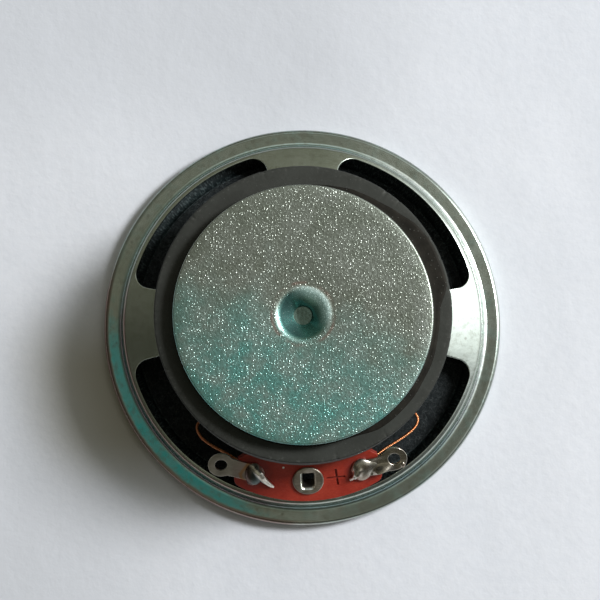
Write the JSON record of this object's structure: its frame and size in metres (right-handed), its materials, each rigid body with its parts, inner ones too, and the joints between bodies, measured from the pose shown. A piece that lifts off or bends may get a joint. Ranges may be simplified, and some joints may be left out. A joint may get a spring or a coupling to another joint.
{
  "type": "paper cone speaker",
  "caption": "Small round loudspeaker driver: a paper cone in a pressed steel frame, with a ferrite ring magnet behind and solder lugs on a fibre board.",
  "frame": {"origin": "centre of the front gasket's face, where the part rests on its front", "axes": "+Z runs back along the axis to the magnet, +X to the right and the terminals at -Y as seen from behind"},
  "size_m": [0.05, 0.05, 0.0201],
  "materials": {
    "zinc_plated_steel": "zinc plated, satin, slightly iridescent",
    "plated_motor_steel": "zinc plated over blasted steel, sparkling",
    "ferrite": "ground matte",
    "magnet_adhesive": "cured, glossy",
    "gasket_board": "pressed, dark",
    "surround_cloth": "doped woven cloth",
    "cone_paper": "black fibrous pulp",
    "former_paper": "varnished kraft",
    "enamelled_wire": "clear enamel over copper",
    "spider_cloth": "resin-treated weave",
    "rubber_glue": "cured, semi-gloss",
    "red_fibre": "hard vulcanised fibre, satin",
    "tinned_metal": "hot tinned, slightly dull",
    "solder": "bright, smooth",
    "tinsel_copper": "twisted copper tinsel"
  },
  "bodies": {
    "frame": {"basket": "zinc_plated_steel", "top_plate": "plated_motor_steel", "magnet_ring": "ferrite", "yoke": "plated_motor_steel", "front_film": "magnet_adhesive", "rear_film": "magnet_adhesive", "gasket": "gasket_board", "surround": "surround_cloth", "spider": "spider_cloth", "terminal_board": "red_fibre", "board_rivet": "tinned_metal", "lug_positive": "tinned_metal", "lug_negative": "tinned_metal", "lug_eyelets": "tinned_metal", "solder_positive": "solder", "solder_negative": "solder", "lead_positive": "tinsel_copper", "lead_negative": "tinsel_copper"},
    "cone_assembly": {"cone": "cone_paper", "dust_cap": "cone_paper", "coil_former": "former_paper", "voice_coil": "enamelled_wire", "neck_glue": "rubber_glue", "cap_glue": "rubber_glue", "coil_tails": "enamelled_wire", "lead_anchors": "rubber_glue"}
  },
  "joints": [
    {"name": "cone_travel", "type": "slide", "parent": "frame", "child": "cone_assembly", "axis": [0, 0, 1], "range_m": [-0.0008, 0.0008], "stiffness_N_per_m": 2500, "deforming": ["surround", "spider", "lead_positive", "lead_negative"]}
  ]
}
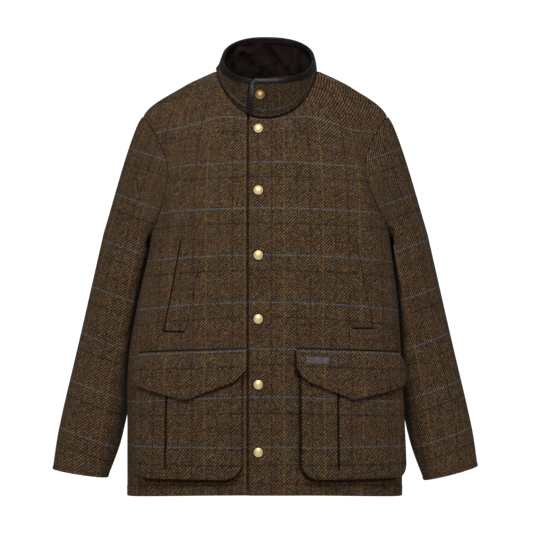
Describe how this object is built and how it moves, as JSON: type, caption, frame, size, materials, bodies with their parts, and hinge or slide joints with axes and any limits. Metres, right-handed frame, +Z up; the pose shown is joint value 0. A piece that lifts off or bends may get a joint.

※ ※ ※

▶ **Brief**: Your task is to repeat each line of the material exactly.

▶ **Answer to this exercise**:
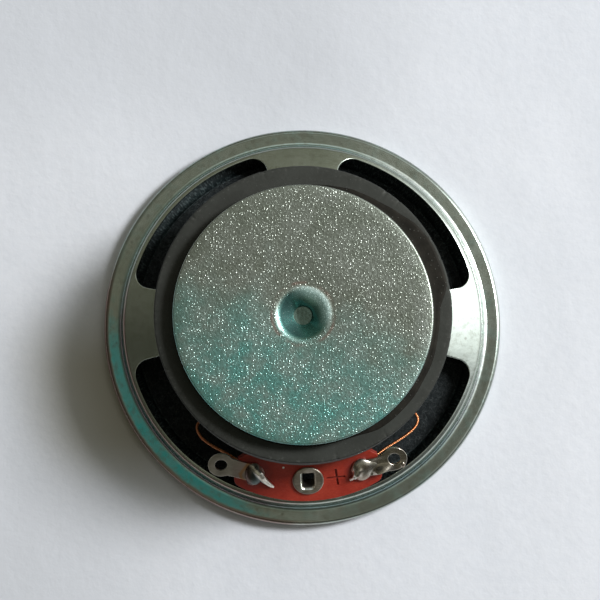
Write the JSON record of this object's structure: its frame and size in metres (right-handed), its materials, each rigid body with its parts, inner ones too, and the joints between bodies, measured from the pose shown. A piece that lifts off or bends may get a joint. Ranges may be simplified, and some joints may be left out. A joint may get a spring or a coupling to another joint.
{
  "type": "paper cone speaker",
  "caption": "Small round loudspeaker driver: a paper cone in a pressed steel frame, with a ferrite ring magnet behind and solder lugs on a fibre board.",
  "frame": {"origin": "centre of the front gasket's face, where the part rests on its front", "axes": "+Z runs back along the axis to the magnet, +X to the right and the terminals at -Y as seen from behind"},
  "size_m": [0.05, 0.05, 0.0201],
  "materials": {
    "zinc_plated_steel": "zinc plated, satin, slightly iridescent",
    "plated_motor_steel": "zinc plated over blasted steel, sparkling",
    "ferrite": "ground matte",
    "magnet_adhesive": "cured, glossy",
    "gasket_board": "pressed, dark",
    "surround_cloth": "doped woven cloth",
    "cone_paper": "black fibrous pulp",
    "former_paper": "varnished kraft",
    "enamelled_wire": "clear enamel over copper",
    "spider_cloth": "resin-treated weave",
    "rubber_glue": "cured, semi-gloss",
    "red_fibre": "hard vulcanised fibre, satin",
    "tinned_metal": "hot tinned, slightly dull",
    "solder": "bright, smooth",
    "tinsel_copper": "twisted copper tinsel"
  },
  "bodies": {
    "frame": {"basket": "zinc_plated_steel", "top_plate": "plated_motor_steel", "magnet_ring": "ferrite", "yoke": "plated_motor_steel", "front_film": "magnet_adhesive", "rear_film": "magnet_adhesive", "gasket": "gasket_board", "surround": "surround_cloth", "spider": "spider_cloth", "terminal_board": "red_fibre", "board_rivet": "tinned_metal", "lug_positive": "tinned_metal", "lug_negative": "tinned_metal", "lug_eyelets": "tinned_metal", "solder_positive": "solder", "solder_negative": "solder", "lead_positive": "tinsel_copper", "lead_negative": "tinsel_copper"},
    "cone_assembly": {"cone": "cone_paper", "dust_cap": "cone_paper", "coil_former": "former_paper", "voice_coil": "enamelled_wire", "neck_glue": "rubber_glue", "cap_glue": "rubber_glue", "coil_tails": "enamelled_wire", "lead_anchors": "rubber_glue"}
  },
  "joints": [
    {"name": "cone_travel", "type": "slide", "parent": "frame", "child": "cone_assembly", "axis": [0, 0, 1], "range_m": [-0.0008, 0.0008], "stiffness_N_per_m": 2500, "deforming": ["surround", "spider", "lead_positive", "lead_negative"]}
  ]
}
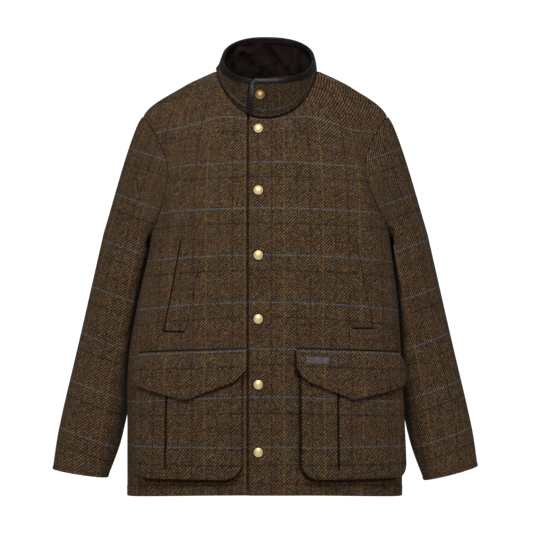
Describe how this object is built and how it moves, as JSON: type, caption, frame, size, materials, bodies with their parts, and hinge or slide joints with axes and any limits. Metres, right-handed frame, +Z up; the pose shown is joint value 0. A piece that lifts off or bends may get a joint.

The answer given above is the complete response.